You know by now not to open unexpected email attachments, but what if someone that appears legit sends you a PDF? How harmful can it be? As it turns out, very. This week a harmless-looking invitation to a Nobel Prize ceremony was a nasty piece of business indeed. When saved to a hard drive and opened, it sets up a backdoor so that the bad guys can take over your PC at will, all while you think nothing is going on. What is troubling is that this isn’t new.
This PDF exploit has been around for several years, yet it seems that it doesn’t get much attention from the general public. The security community is all over it. Here is a collection of articles that appeared on SearchSecurity.com earlier this summer that tells corporate IT folks how to secure these type of files.
And here is a video screencast that shows you the exploit in its gory detail.
So why hasn’t word gotten out? Why hasn’t Adobe fixed this issue? Well, they try, but the structure of the PDF format itself makes it hard to secure. It even has the nasty habit of saving revisions, so some hackers can go in and review previous versions and redacted text.
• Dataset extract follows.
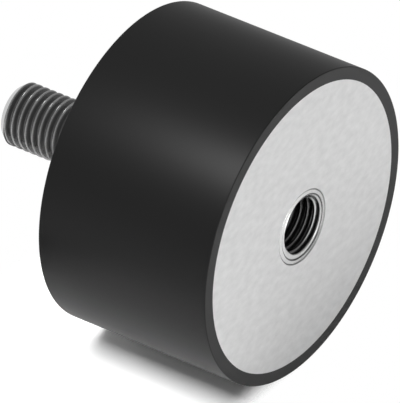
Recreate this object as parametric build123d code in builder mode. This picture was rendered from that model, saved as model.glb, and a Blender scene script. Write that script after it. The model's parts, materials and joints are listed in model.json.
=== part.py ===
"""Cylindrical rubber buffer with a threaded stud at one end and a tapped bush at the other.

It stands on its bush end with the stud up. The origin is the centre of the bush face, on the floor.
The rubber is moulded round two steel plates, which lie flush in its ends. Each plate carries a turned
insert whose neck is swaged into it: a blind tapped bush below and a headed stud above.
All sizes are in millimetres.
"""

import os
from math import radians, tan

from build123d import *

# Rubber body
body_diameter = 50.0
body_height = 30.0
rubber_cover = 2.0
body_edge_chamfer = 0.2

# Steel plates, the same in both ends
plate_thickness = 2.0
plate_edge_chamfer = 0.5

# Fine metric thread, the same on the stud and in the bush
thread_diameter = 10.0
thread_pitch = 1.25

# Necks of the inserts, which fill the hole of their plate and end flush with its outer face
neck_wall = 1.0
seam_chamfer = 0.15

# Tapped bush
bush_shoulder = 2.0
bush_length = 14.0
bush_end_chamfer = 0.6
tapped_depth = 10.0
drill_point_angle = 118.0
mouth_radius = 0.2
punch_mark_offset = 0.95
punch_mark_width = 0.4
punch_mark_depth = 0.2

# Stud
stud_length = 21.9
tip_chamfer_width = 0.8
tip_chamfer_length = 1.0
head_shoulder = 3.0
head_thickness = 3.5
head_edge_chamfer = 0.6

# Share of the pitch that a cut internal thread takes off each side of its bore
internal_thread_share = 0.5413

# Radii and levels worked out from the sizes above
body_radius = body_diameter / 2
plate_radius = body_radius - rubber_cover
thread_radius = thread_diameter / 2
bore_radius = thread_radius - internal_thread_share * thread_pitch
neck_radius = thread_radius + neck_wall
punch_mark_radius = bore_radius + punch_mark_offset
bush_radius = neck_radius + bush_shoulder
head_radius = neck_radius + head_shoulder
drill_point_depth = bore_radius / tan(radians(drill_point_angle / 2))
stud_plate_back = body_height - plate_thickness
stud_end = body_height + stud_length
middle = Plane.XY.offset(body_height / 2)


def rim(radius, height):
    """The circular edge of the part in hand that has this radius and lies at this height."""
    level = edges().filter_by(GeomType.CIRCLE).filter_by_position(Axis.Z, height, height)
    return level.filter_by(lambda edge: abs(edge.radius - radius) < 0.001)


# Blanked disc of a plate, before its hole: the edge that faces the rubber is broken
with BuildPart() as disc:
    with BuildSketch():
        Circle(plate_radius)
    extrude(amount=plate_thickness)
    chamfer(rim(plate_radius, plate_thickness), length=plate_edge_chamfer)

# Plate of the bush end: on the outer face, its hole and the insert's neck leave a shallow seam
with BuildPart() as bush_plate:
    add(disc.part)
    Hole(radius=neck_radius)
    chamfer(rim(neck_radius, 0), length=seam_chamfer)
bush_plate.part.label = "bush_plate"

# Plate of the stud end: the same plate turned over
with BuildPart() as stud_plate:
    mirror(bush_plate.part, about=middle)
stud_plate.part.label = "stud_plate"

# Turned outside of the bush: neck in the plate, shoulder against its back, chamfered inner end
with BuildPart() as bush_blank:
    with BuildSketch(Plane.XZ):
        with BuildLine():
            Polyline(
                (0, 0),
                (neck_radius, 0),
                (neck_radius, plate_thickness),
                (bush_radius, plate_thickness),
                (bush_radius, bush_length),
                (0, bush_length),
                close=True,
            )
        make_face()
    revolve(axis=Axis.Z)
    chamfer(rim(bush_radius, bush_length), length=bush_end_chamfer)

# Finished bush: blind drilled bore for the thread, rounded mouth, and the ring that the swaging punch
# pressed into the end of the neck to spread it in the plate
with BuildPart() as threaded_bush:
    add(bush_blank.part)
    with BuildSketch(Plane.XZ):
        with BuildLine():
            Polyline(
                (0, 0),
                (bore_radius, 0),
                (bore_radius, tapped_depth),
                (0, tapped_depth + drill_point_depth),
                close=True,
            )
        make_face()
    revolve(axis=Axis.Z, mode=Mode.SUBTRACT)
    fillet(rim(bore_radius, 0), radius=mouth_radius)
    chamfer(rim(neck_radius, 0), length=seam_chamfer)
    with BuildSketch(Plane.XZ):
        with BuildLine():
            Polyline(
                (punch_mark_radius - punch_mark_width / 2, 0),
                (punch_mark_radius + punch_mark_width / 2, 0),
                (punch_mark_radius, punch_mark_depth),
                close=True,
            )
        make_face()
    revolve(axis=Axis.Z, mode=Mode.SUBTRACT)
threaded_bush.part.label = "threaded_bush"

# Stud: flat head in the rubber, neck in the plate, shank at the thread's outer diameter, chamfered tip
with BuildPart() as threaded_stud:
    with BuildSketch(Plane.XZ):
        with BuildLine():
            Polyline(
                (0, stud_plate_back - head_thickness),
                (head_radius, stud_plate_back - head_thickness),
                (head_radius, stud_plate_back),
                (neck_radius, stud_plate_back),
                (neck_radius, body_height),
                (thread_radius, body_height),
                (thread_radius, stud_end - tip_chamfer_length),
                (thread_radius - tip_chamfer_width, stud_end),
                (0, stud_end),
                close=True,
            )
        make_face()
    revolve(axis=Axis.Z)
    chamfer(rim(head_radius, stud_plate_back - head_thickness), length=head_edge_chamfer)
    chamfer(rim(neck_radius, body_height), length=seam_chamfer)
threaded_stud.part.label = "threaded_stud"

# Rubber, moulded round the plates and inserts: it covers the plates' rims and fills all between them
with BuildPart() as rubber_body:
    with BuildSketch():
        Circle(body_radius)
    extrude(amount=body_height)
    chamfer(rim(body_radius, 0), length=body_edge_chamfer)
    chamfer(rim(body_radius, body_height), length=body_edge_chamfer)
    add(disc.part, mode=Mode.SUBTRACT)
    mirror(disc.part, about=middle, mode=Mode.SUBTRACT)
    add(bush_blank.part, mode=Mode.SUBTRACT)
    add(threaded_stud.part, mode=Mode.SUBTRACT)
rubber_body.part.label = "rubber_body"

os.makedirs("parts", exist_ok=True)
export_step(rubber_body.part, "parts/rubber_body.step")
export_step(bush_plate.part, "parts/bush_plate.step")
export_step(threaded_bush.part, "parts/threaded_bush.step")
export_step(stud_plate.part, "parts/stud_plate.step")
export_step(threaded_stud.part, "parts/threaded_stud.step")
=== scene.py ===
# %% [markdown]
# # A rubber buffer, modelled and finished by hand
#
# A rubber buffer keeps the shaking of a machine away from its frame. A cylinder of black rubber is moulded
# round two zinc-plated steel plates. One plate carries a tapped bush, the other a threaded stud.
# The measured solids come in as a fixed frame. This lesson models the five pieces again with Blender's own
# tools, so that their edges are rounded and their threads are real helices, and then gives each its finish.

import json
from math import atan2, cos, pi, radians, sin

import bmesh
import bpy
from mathutils import Matrix, Vector


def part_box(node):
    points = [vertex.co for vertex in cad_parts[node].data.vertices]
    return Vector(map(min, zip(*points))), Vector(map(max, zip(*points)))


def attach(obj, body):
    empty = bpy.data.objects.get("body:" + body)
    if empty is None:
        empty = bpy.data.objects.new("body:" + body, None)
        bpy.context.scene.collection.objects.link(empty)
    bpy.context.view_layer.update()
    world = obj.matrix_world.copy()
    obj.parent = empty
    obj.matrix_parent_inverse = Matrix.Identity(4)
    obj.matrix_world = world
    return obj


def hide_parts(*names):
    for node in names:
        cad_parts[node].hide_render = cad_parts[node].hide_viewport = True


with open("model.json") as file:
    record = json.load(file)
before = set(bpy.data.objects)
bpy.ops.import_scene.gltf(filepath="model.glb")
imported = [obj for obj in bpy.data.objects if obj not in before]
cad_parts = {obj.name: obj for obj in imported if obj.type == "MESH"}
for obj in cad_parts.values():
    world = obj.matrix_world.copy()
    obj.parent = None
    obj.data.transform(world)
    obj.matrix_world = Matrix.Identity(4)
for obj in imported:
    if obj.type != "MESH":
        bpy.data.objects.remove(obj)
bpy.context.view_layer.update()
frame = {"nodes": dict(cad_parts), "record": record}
print("solids in the frame:", sorted(frame["nodes"]))

# %% [markdown]
# ## Sizes
#
# Every length comes from the frame where the frame knows it: the boxes of the solids give the outside
# sizes, and the record's mounts give the radius of the stud and of the bore. Only what no solid shows gets
# a number of its own. Blender works in metres, so a value in millimetres is multiplied by MM.

# %% Sizes read from the frame
MM = 0.001
rubber_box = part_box("rubber_body")
plate_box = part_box("bush_plate")
bush_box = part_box("threaded_bush")
stud_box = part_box("threaded_stud")
mounts = {mount["name"]: mount for mount in frame["record"]["mounts"]}

body_radius = round(rubber_box[1].y, 5)
body_height = round(rubber_box[1].z, 5)
plate_radius = round(plate_box[1].y, 5)
plate_thickness = round(plate_box[1].z, 5)
bush_radius = round(bush_box[1].y, 5)
bush_length = round(bush_box[1].z, 5)
head_radius = round(stud_box[1].y, 5)
head_level = round(stud_box[0].z, 5)
stud_end = round(stud_box[1].z, 5)
thread_radius = mounts["stud"]["dims"]["r_mm"] * MM
bore_radius = mounts["bush_thread"]["dims"]["r_mm"] * MM
neck_wall = 1.0 * MM
neck_radius = thread_radius + neck_wall
thread_pitch = 1.25 * MM
tapped_depth = 10.0 * MM
round_steps = 192
print("buffer", body_radius / MM, body_height / MM, "plate", plate_radius / MM, plate_thickness / MM)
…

Yes, you can password-protect your PDFs. You can also sign them, so that your recipients know that they haven’t been tampered or forged by anyone in transit. But few people use these features. And because a PDF isn’t exactly an executable file, most of us are lulled into thinking that it is harmless.
As a test, go take a look and see if the version of Acrobat Reader on your PC is anywhere close to 9.4, which is the current one. I have seen people running version 5 or 6, which are years old – obviously, the older the version, the more likely it can be exploited. Take some time now to update your software to the current version.
And the next time you receive a PDF, take a moment to consider the consequences. Or use one of any number of free alternatives on Windows, or better yet, a Mac – its PDF viewer, the built-in Preview app, can’t be exploited as easily.